SEMixer: Semantics Enhanced MLP-Mixer for Multiscale Mixing and Long-term Time Series Forecasting (In ACM Web Conference 2026, WWW 2026)
You can download the public datasets used in our paper from https://drive.google.com/drive/folders/1PPLsAoDbv4WcoXDp-mm4LFxoKwewnKxX. The downloaded folders e.g., "ETTh1.csv", should be placed at the "dataset" folder. These datasets are extensively used for evaluating performance of various time series forecasting methods.
-
We propose an end-to-end lightweight multiscale model, SEMixer, for long-term forecasting.

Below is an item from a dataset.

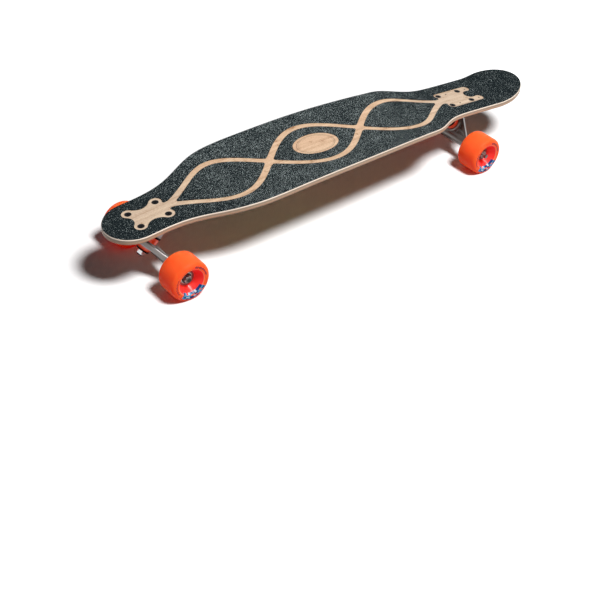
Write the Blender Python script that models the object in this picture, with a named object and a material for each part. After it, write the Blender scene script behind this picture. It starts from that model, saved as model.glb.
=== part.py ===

Due to meticulous model design, SEMixer can handle longer input sequences and achieve better performance from longer inputs.
-
We propose the Random Attention Mechanism (RAM), which learns diverse interactions through random sampling during training and integrates them for enhancing the semantics of time patches through dropout ensemble, resulting in higher efficiency and better forecasting performance.
-
We propose the Multiscale Progressive Mixing Chain (MPMC) to progressively stack the RAM and MLP-Mixer backbone as the TS scale level increases, and make them only work in the pairwise concatenation of adjacent scales. This not only facilitates better forecasting performance due to considering the semantic gaps among different scales, but also results in low memory usage because MLP-Mixer does not need to process all scale inputs at once. We also observe that MPMC helps to resist noise.